> _YOUR TASK_
Below is the data. Give it again, complete and exact.

> _MATERIAL_
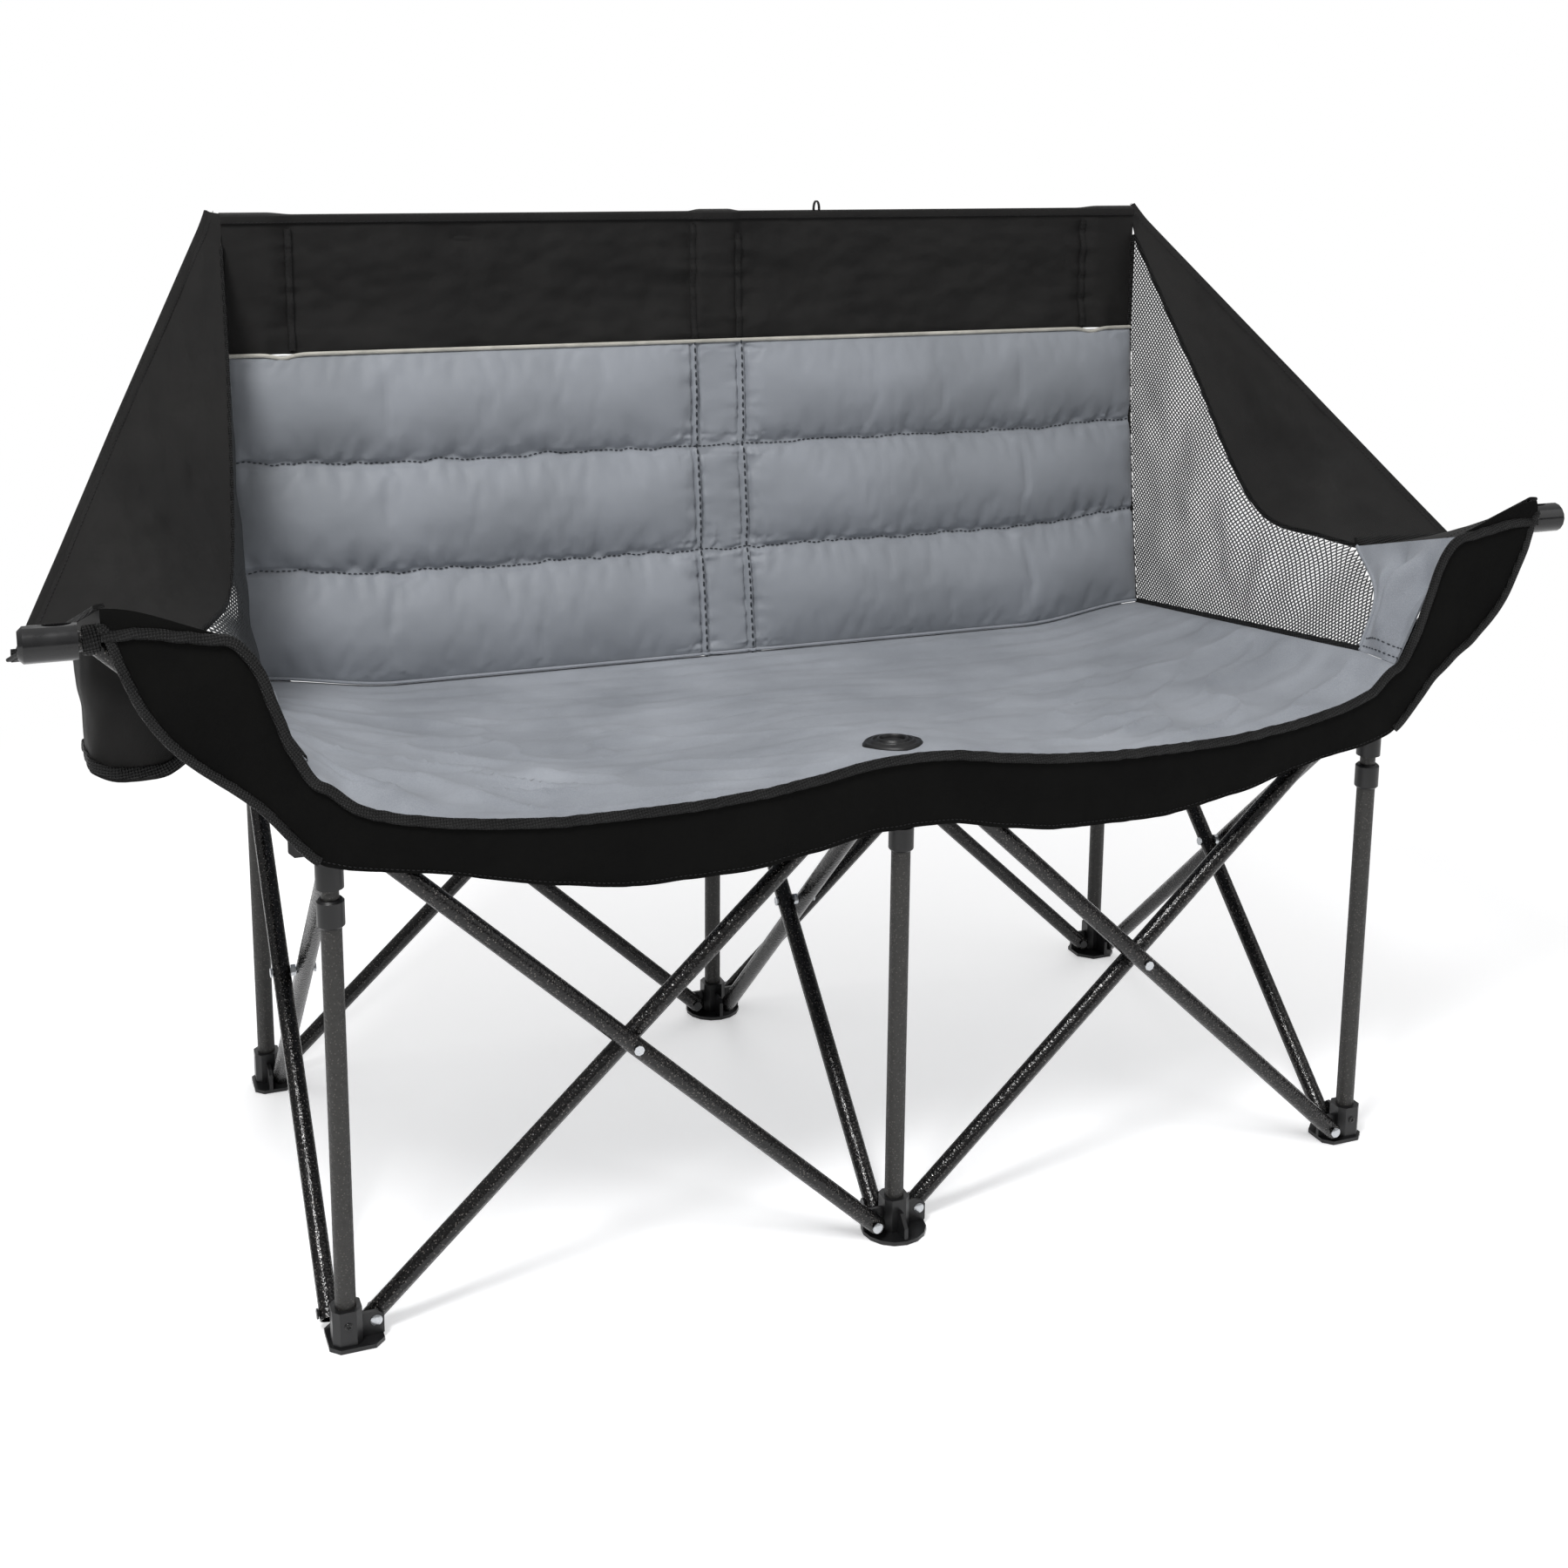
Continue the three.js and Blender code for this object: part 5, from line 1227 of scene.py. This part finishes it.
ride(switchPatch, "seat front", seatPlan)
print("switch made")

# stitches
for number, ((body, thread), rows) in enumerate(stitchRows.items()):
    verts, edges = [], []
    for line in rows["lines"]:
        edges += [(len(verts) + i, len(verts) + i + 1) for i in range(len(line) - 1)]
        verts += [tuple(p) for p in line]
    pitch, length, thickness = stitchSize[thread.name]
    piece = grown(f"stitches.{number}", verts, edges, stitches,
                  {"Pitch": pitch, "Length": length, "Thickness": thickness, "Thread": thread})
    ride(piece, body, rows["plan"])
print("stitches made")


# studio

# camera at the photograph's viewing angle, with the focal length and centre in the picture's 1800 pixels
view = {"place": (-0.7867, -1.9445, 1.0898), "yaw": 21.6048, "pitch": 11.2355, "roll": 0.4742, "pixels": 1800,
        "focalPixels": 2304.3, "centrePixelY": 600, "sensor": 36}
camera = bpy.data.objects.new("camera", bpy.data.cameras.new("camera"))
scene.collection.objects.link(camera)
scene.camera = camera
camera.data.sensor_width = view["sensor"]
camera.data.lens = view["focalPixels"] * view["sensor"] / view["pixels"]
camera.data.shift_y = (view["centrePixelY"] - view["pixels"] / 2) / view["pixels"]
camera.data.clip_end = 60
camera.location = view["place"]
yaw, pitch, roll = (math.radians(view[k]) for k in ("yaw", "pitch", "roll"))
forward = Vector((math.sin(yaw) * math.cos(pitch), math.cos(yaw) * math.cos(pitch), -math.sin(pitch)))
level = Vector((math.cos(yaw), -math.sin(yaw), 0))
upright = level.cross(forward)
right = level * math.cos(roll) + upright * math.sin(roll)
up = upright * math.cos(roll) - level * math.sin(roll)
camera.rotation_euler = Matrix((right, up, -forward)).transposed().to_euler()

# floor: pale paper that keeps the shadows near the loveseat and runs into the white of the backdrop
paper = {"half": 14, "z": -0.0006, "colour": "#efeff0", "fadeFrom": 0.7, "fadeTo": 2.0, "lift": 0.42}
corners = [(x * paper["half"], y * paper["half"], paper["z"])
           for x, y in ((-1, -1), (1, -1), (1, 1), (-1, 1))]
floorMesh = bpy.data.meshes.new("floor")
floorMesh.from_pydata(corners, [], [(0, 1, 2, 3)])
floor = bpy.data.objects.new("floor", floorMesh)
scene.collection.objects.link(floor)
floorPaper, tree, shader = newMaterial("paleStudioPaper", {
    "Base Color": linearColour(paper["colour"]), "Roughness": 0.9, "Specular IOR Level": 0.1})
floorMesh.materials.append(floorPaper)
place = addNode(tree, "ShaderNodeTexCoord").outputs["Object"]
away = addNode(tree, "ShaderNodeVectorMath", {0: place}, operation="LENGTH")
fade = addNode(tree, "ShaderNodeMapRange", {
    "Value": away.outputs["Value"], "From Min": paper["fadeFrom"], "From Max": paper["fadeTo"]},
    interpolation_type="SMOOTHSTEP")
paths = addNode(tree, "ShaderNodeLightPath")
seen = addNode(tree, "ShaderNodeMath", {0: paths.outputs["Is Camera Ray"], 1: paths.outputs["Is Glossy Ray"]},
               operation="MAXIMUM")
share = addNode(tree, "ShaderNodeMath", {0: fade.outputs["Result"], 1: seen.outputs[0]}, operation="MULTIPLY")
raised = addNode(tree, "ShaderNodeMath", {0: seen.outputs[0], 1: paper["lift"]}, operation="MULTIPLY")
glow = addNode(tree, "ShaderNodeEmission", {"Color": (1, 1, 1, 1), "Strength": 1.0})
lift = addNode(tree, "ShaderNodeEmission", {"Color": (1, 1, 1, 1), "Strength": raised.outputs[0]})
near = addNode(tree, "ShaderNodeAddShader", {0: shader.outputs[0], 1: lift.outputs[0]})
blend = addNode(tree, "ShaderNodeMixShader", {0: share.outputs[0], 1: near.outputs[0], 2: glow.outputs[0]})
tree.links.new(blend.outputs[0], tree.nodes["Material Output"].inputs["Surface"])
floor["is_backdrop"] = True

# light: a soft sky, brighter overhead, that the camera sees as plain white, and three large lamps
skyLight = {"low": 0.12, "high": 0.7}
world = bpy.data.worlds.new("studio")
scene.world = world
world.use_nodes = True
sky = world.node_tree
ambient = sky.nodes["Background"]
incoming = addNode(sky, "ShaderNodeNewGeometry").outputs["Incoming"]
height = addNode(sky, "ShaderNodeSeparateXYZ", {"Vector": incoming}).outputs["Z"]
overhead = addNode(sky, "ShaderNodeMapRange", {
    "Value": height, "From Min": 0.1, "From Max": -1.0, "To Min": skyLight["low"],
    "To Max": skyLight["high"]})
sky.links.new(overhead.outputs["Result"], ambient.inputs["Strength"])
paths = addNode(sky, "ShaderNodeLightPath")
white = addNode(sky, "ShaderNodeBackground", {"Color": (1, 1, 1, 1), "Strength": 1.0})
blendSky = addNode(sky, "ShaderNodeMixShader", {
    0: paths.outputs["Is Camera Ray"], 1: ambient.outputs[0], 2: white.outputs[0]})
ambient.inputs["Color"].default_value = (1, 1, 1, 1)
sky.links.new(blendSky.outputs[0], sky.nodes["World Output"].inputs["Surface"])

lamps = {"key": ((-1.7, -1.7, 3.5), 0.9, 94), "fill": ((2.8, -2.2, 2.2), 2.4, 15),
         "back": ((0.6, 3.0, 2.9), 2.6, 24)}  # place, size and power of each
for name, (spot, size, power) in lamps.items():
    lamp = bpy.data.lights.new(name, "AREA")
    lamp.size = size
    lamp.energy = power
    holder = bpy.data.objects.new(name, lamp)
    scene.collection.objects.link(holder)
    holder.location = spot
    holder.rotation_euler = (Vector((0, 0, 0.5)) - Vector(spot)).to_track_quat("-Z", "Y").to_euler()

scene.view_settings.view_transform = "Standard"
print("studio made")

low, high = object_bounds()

> _FINAL RESULT_
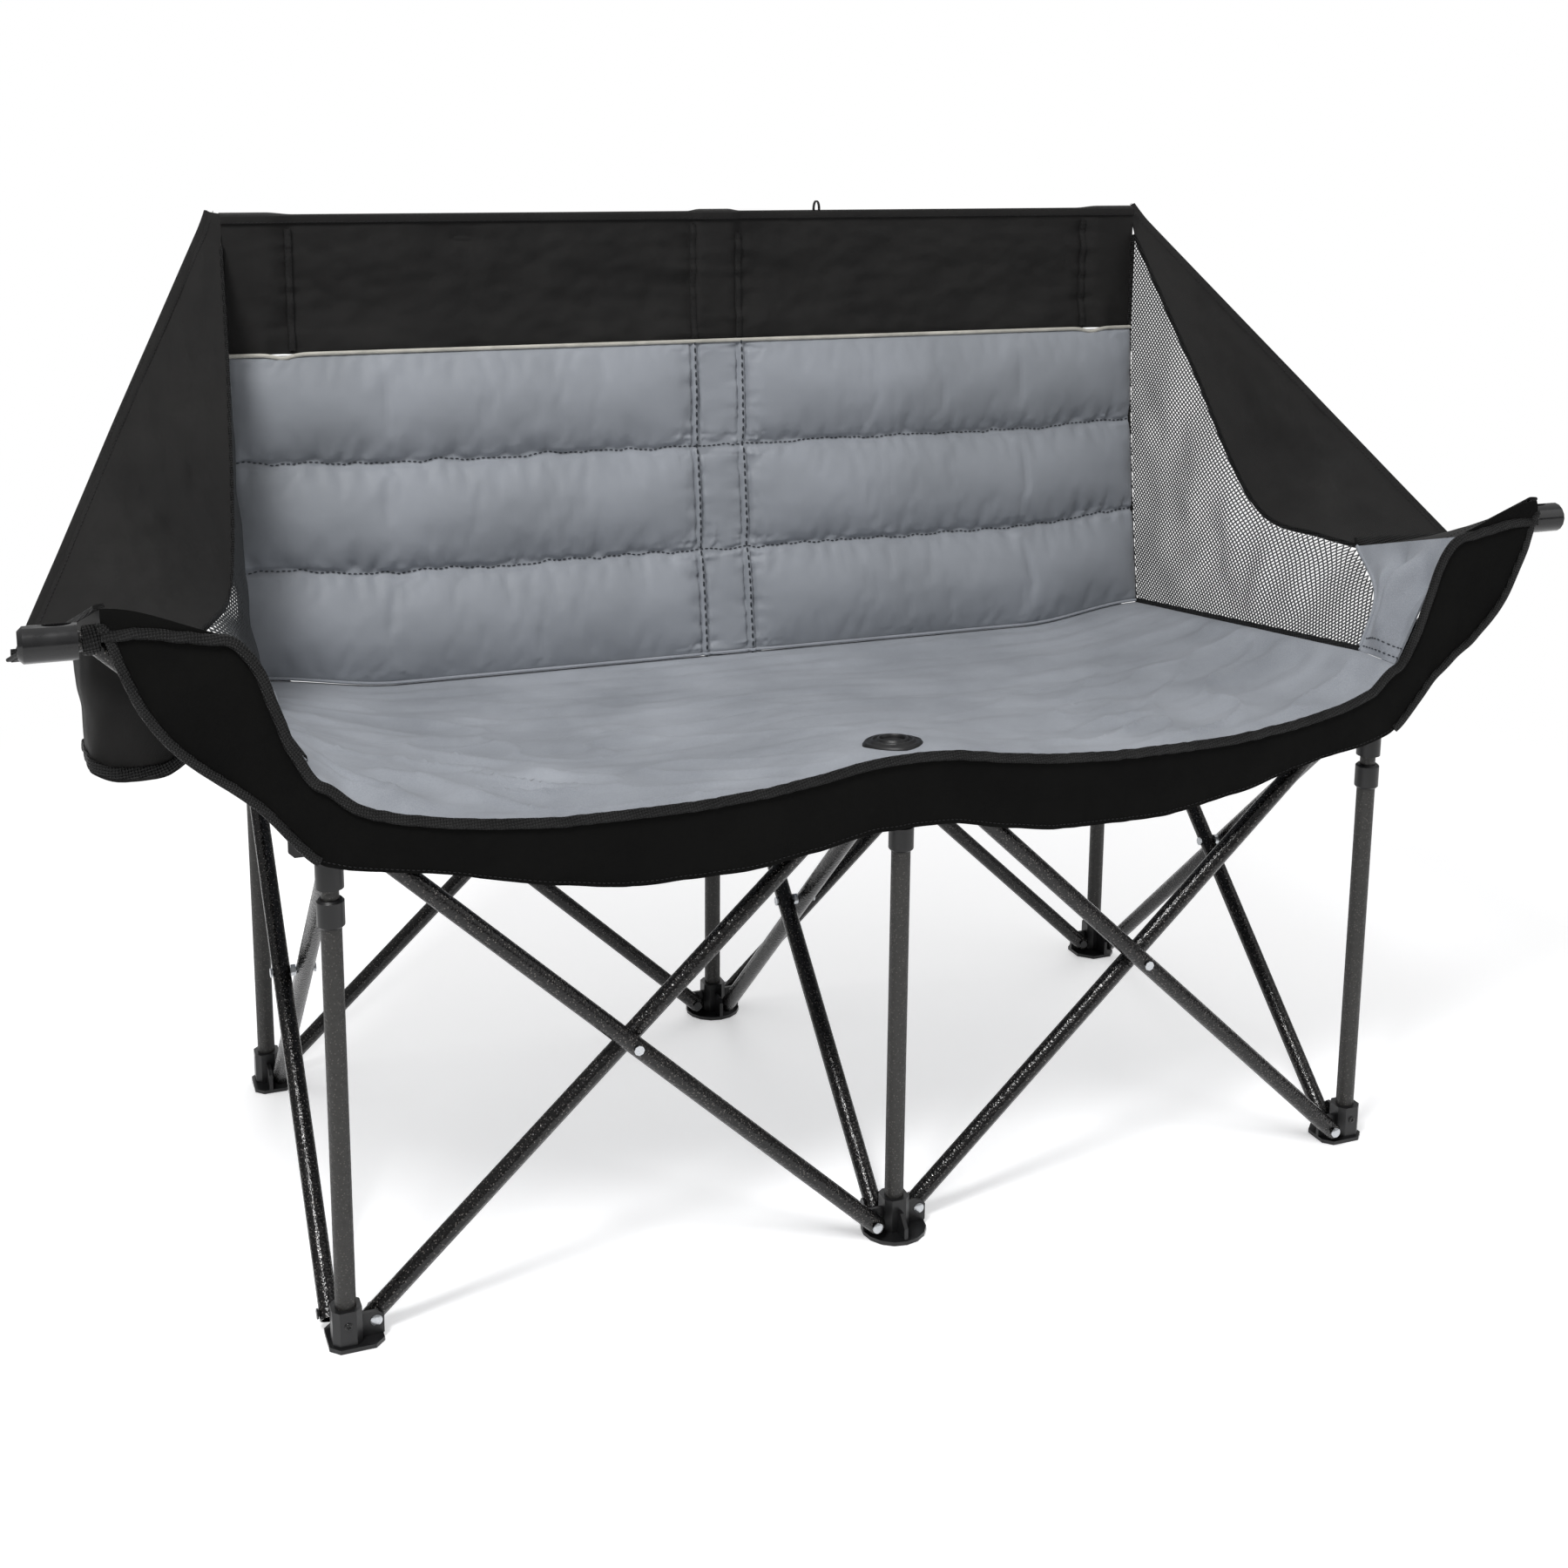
Continue the three.js and Blender code for this object: part 5, from line 1227 of scene.py. This part finishes it.
ride(switchPatch, "seat front", seatPlan)
print("switch made")

# stitches
for number, ((body, thread), rows) in enumerate(stitchRows.items()):
    verts, edges = [], []
    for line in rows["lines"]:
        edges += [(len(verts) + i, len(verts) + i + 1) for i in range(len(line) - 1)]
        verts += [tuple(p) for p in line]
    pitch, length, thickness = stitchSize[thread.name]
    piece = grown(f"stitches.{number}", verts, edges, stitches,
                  {"Pitch": pitch, "Length": length, "Thickness": thickness, "Thread": thread})
    ride(piece, body, rows["plan"])
print("stitches made")


# studio

# camera at the photograph's viewing angle, with the focal length and centre in the picture's 1800 pixels
view = {"place": (-0.7867, -1.9445, 1.0898), "yaw": 21.6048, "pitch": 11.2355, "roll": 0.4742, "pixels": 1800,
        "focalPixels": 2304.3, "centrePixelY": 600, "sensor": 36}
camera = bpy.data.objects.new("camera", bpy.data.cameras.new("camera"))
scene.collection.objects.link(camera)
scene.camera = camera
camera.data.sensor_width = view["sensor"]
camera.data.lens = view["focalPixels"] * view["sensor"] / view["pixels"]
camera.data.shift_y = (view["centrePixelY"] - view["pixels"] / 2) / view["pixels"]
camera.data.clip_end = 60
camera.location = view["place"]
yaw, pitch, roll = (math.radians(view[k]) for k in ("yaw", "pitch", "roll"))
forward = Vector((math.sin(yaw) * math.cos(pitch), math.cos(yaw) * math.cos(pitch), -math.sin(pitch)))
level = Vector((math.cos(yaw), -math.sin(yaw), 0))
upright = level.cross(forward)
right = level * math.cos(roll) + upright * math.sin(roll)
up = upright * math.cos(roll) - level * math.sin(roll)
camera.rotation_euler = Matrix((right, up, -forward)).transposed().to_euler()

# floor: pale paper that keeps the shadows near the loveseat and runs into the white of the backdrop
paper = {"half": 14, "z": -0.0006, "colour": "#efeff0", "fadeFrom": 0.7, "fadeTo": 2.0, "lift": 0.42}
corners = [(x * paper["half"], y * paper["half"], paper["z"])
           for x, y in ((-1, -1), (1, -1), (1, 1), (-1, 1))]
floorMesh = bpy.data.meshes.new("floor")
floorMesh.from_pydata(corners, [], [(0, 1, 2, 3)])
floor = bpy.data.objects.new("floor", floorMesh)
scene.collection.objects.link(floor)
floorPaper, tree, shader = newMaterial("paleStudioPaper", {
    "Base Color": linearColour(paper["colour"]), "Roughness": 0.9, "Specular IOR Level": 0.1})
floorMesh.materials.append(floorPaper)
place = addNode(tree, "ShaderNodeTexCoord").outputs["Object"]
away = addNode(tree, "ShaderNodeVectorMath", {0: place}, operation="LENGTH")
fade = addNode(tree, "ShaderNodeMapRange", {
    "Value": away.outputs["Value"], "From Min": paper["fadeFrom"], "From Max": paper["fadeTo"]},
    interpolation_type="SMOOTHSTEP")
paths = addNode(tree, "ShaderNodeLightPath")
seen = addNode(tree, "ShaderNodeMath", {0: paths.outputs["Is Camera Ray"], 1: paths.outputs["Is Glossy Ray"]},
               operation="MAXIMUM")
share = addNode(tree, "ShaderNodeMath", {0: fade.outputs["Result"], 1: seen.outputs[0]}, operation="MULTIPLY")
raised = addNode(tree, "ShaderNodeMath", {0: seen.outputs[0], 1: paper["lift"]}, operation="MULTIPLY")
glow = addNode(tree, "ShaderNodeEmission", {"Color": (1, 1, 1, 1), "Strength": 1.0})
lift = addNode(tree, "ShaderNodeEmission", {"Color": (1, 1, 1, 1), "Strength": raised.outputs[0]})
near = addNode(tree, "ShaderNodeAddShader", {0: shader.outputs[0], 1: lift.outputs[0]})
blend = addNode(tree, "ShaderNodeMixShader", {0: share.outputs[0], 1: near.outputs[0], 2: glow.outputs[0]})
tree.links.new(blend.outputs[0], tree.nodes["Material Output"].inputs["Surface"])
floor["is_backdrop"] = True

# light: a soft sky, brighter overhead, that the camera sees as plain white, and three large lamps
skyLight = {"low": 0.12, "high": 0.7}
world = bpy.data.worlds.new("studio")
scene.world = world
world.use_nodes = True
sky = world.node_tree
ambient = sky.nodes["Background"]
incoming = addNode(sky, "ShaderNodeNewGeometry").outputs["Incoming"]
height = addNode(sky, "ShaderNodeSeparateXYZ", {"Vector": incoming}).outputs["Z"]
overhead = addNode(sky, "ShaderNodeMapRange", {
    "Value": height, "From Min": 0.1, "From Max": -1.0, "To Min": skyLight["low"],
    "To Max": skyLight["high"]})
sky.links.new(overhead.outputs["Result"], ambient.inputs["Strength"])
paths = addNode(sky, "ShaderNodeLightPath")
white = addNode(sky, "ShaderNodeBackground", {"Color": (1, 1, 1, 1), "Strength": 1.0})
blendSky = addNode(sky, "ShaderNodeMixShader", {
    0: paths.outputs["Is Camera Ray"], 1: ambient.outputs[0], 2: white.outputs[0]})
ambient.inputs["Color"].default_value = (1, 1, 1, 1)
sky.links.new(blendSky.outputs[0], sky.nodes["World Output"].inputs["Surface"])

lamps = {"key": ((-1.7, -1.7, 3.5), 0.9, 94), "fill": ((2.8, -2.2, 2.2), 2.4, 15),
         "back": ((0.6, 3.0, 2.9), 2.6, 24)}  # place, size and power of each
for name, (spot, size, power) in lamps.items():
    lamp = bpy.data.lights.new(name, "AREA")
    lamp.size = size
    lamp.energy = power
    holder = bpy.data.objects.new(name, lamp)
    scene.collection.objects.link(holder)
    holder.location = spot
    holder.rotation_euler = (Vector((0, 0, 0.5)) - Vector(spot)).to_track_quat("-Z", "Y").to_euler()

scene.view_settings.view_transform = "Standard"
print("studio made")

low, high = object_bounds()